Mientras Nicolas Sarkozy pasea a Carla Bruni por todas las portadas de la prensa del corazón y sensacionalista -y los tabloides británicos la comparan con Jackie Kennedy o con la malograda Diana de Gales- , las críticas se acumulan para el dirigente francés por descuidar su imagen de presidente serio en pro de una vida pública llena de lujos y extravagancias varias. Decía el político americano Henry Kissingger que el poder es el más potente de los afrodisiacos, pero, como todo, hay que saber utilizarlo moderadamente si queremos conservarlo. Esto sucede, sobre todo, en culturas anglosajonas en las que una vida caracterizada por la rectitud, aspecto claramente heredado de sus antepasados puritanos, es requisito indispensable para mantener una próspera y duradera vida política. A pesar de ser de sobra conocido que un escándalo sexual de mayor o menor calibre puede acabar con la carrera de un político en menos que canta un gallo, no parece que los líderes norteamericanos lo tengan en cuenta, ya que en su trayectoria la historia se repite hasta la saciedad. Los americanos exigen de sus políticos una intachable vida privada desde los tiempos de los padres de la Constitución de los EE UU. Aun así, el primer presidente del país, George Washington, tuvo una relación con una mujer casada cuando el adulterio era considerado delito por unas leyes que él mismo había apoyado, y Thomas Jefferson tuvo un hijo bastardo con una de sus esclavas de color. El caso de la becaria Mónica Lewinsky dio la vuelta al mundo y estuvo a punto de terminar con la presidencia de Bill Clinton, y hace apenas un mes tuvo lugar el final de la carrera del gobernador de Nueva York, Eliot Spitzer, quien llevaba 10 años gastando dinero en prostitutas de lujo hasta alcanzar la cifra de 80.000 dólares.
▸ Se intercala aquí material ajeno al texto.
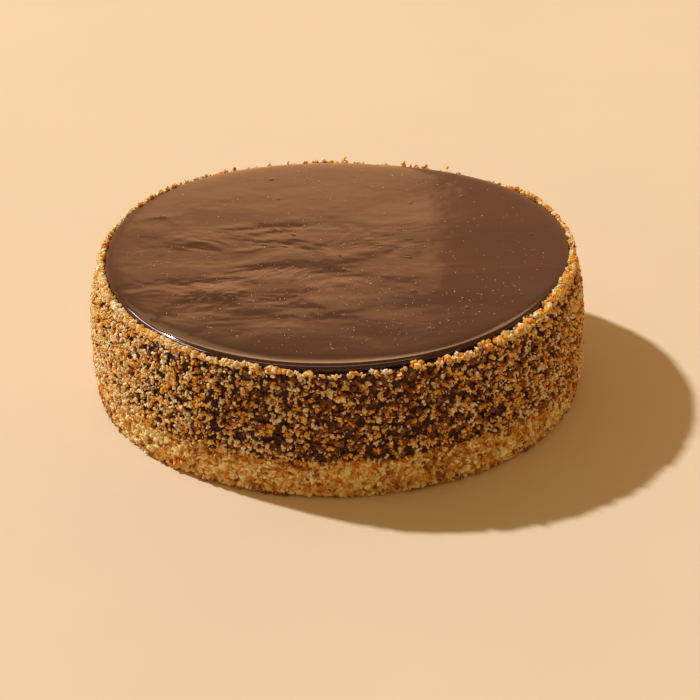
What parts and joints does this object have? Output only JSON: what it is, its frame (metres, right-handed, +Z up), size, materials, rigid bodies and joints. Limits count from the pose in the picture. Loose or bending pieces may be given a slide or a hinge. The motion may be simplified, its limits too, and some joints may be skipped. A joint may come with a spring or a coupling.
{
  "type": "tres leches cake",
  "caption": "Round uncut tres leches cake with a smooth chocolate glaze on top, toasted crumbs pressed all round the side and a pale soaked sponge at the foot.",
  "frame": {"origin": "centre of the flat underside, on the cake's axis", "axes": "+Z up along the cake's axis; -Y towards the side shown at the front of the picture"},
  "size_m": [0.1998, 0.1997, 0.056],
  "materials": {
    "soaked_sponge": "soft and moist, matte, coarse pale crumb with toasted specks",
    "crumb_coat": "rough coat of cream, golden and toasted crumbs over dark chocolate",
    "chocolate_glaze": "smooth satin to glossy milk chocolate glaze"
  },
  "bodies": {
    "root": {"sponge_base": "soaked_sponge", "chocolate_layer": "crumb_coat", "glaze": "chocolate_glaze"}
  },
  "joints": []
}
Para complicar más el asunto y por si no tienen suficiente con ver aireados sus trapos sucios en todos los medios de comunicación del planeta, los políticos americanos recién caídos se ven obligados a aparecer en televisión delante de todo el país pidiendo perdón con lágrimas en los ojos.

La sociedad estadounidense pide a sus políticos que prediquen con el ejemplo y la hipocresía es castigada duramente, especialmente si son del Partido Republicano, en teoría conservador. Esto fue lo que le sucedió al parlamentario Mark Foley, quien provocó una grave crisis para el partido de George Bush en plena campaña electoral, y todo por enviar mensajes con alto contenido sexual a los becarios adolescentes del Capitolio. Para agravar aun más la situación, el propio Foley había convertido la pederastia en una de sus armas electorales: Foley había presentado una ley contra la pedofilia y la pornografía infantil en internet. El político norteamericano confesó que él mismo había sido objeto de abusos sexuales durante su juventud por parte de un religioso.

Foley no es el único cuya carrera se vio truncada por un escándalo sexual; otro republicano, Larry Craig, fue condenado por conducta lasciva por hacer proposiciones a un hombre, que resultó ser policía, en los baños públicos de un aeropuerto. Pero para la sociedad norteamericana el colmo de la hipocresía podría verse representado en Strom Thurmon, senador de Carolina del Sur durante casi 50 años, en los que se proclamó abanderado de la causa segregacionista. El escándalo de Thurmon fue póstumo: tras su muerte se descubrió que después de toda una vida apoyando la exclusión de los negros, era padre de una hija mulata, nacida de su relación con una sirvienta afroamericana menor de edad.

La opinión pública internacional no acaba de ponerse de acuerdo en si las relaciones personales más o menos escandalosas pueden perjudicar seriamente la carrera política. En España, por ejemplo, nos preocupamos de cosas que nos afecten más directamente y dejamos la vida privada de los políticos en el lugar que le corresponde: el ámbito privado. Si acaso nos sirve para hacer algún «chascarrillo» en los medios de comunicación, como el hecho de que Álvarez-Cascos se opusiese enérgicamente a la ley del divorcio en los años ochenta y a día de hoy ya se haya divorciado dos veces, o el reciente caso del ex concejal popular Javier Rodrigo de Santos, de Palma de Mallorca, quien se gastó 45.000 euros en locales de homosexuales, sin otro agravante que el de tratarse de fondos propios del Ayuntamiento. Sus juergas de sexo y drogas, lejos de convertirse en escándalo, se quedan simplemente en puro cotilleo.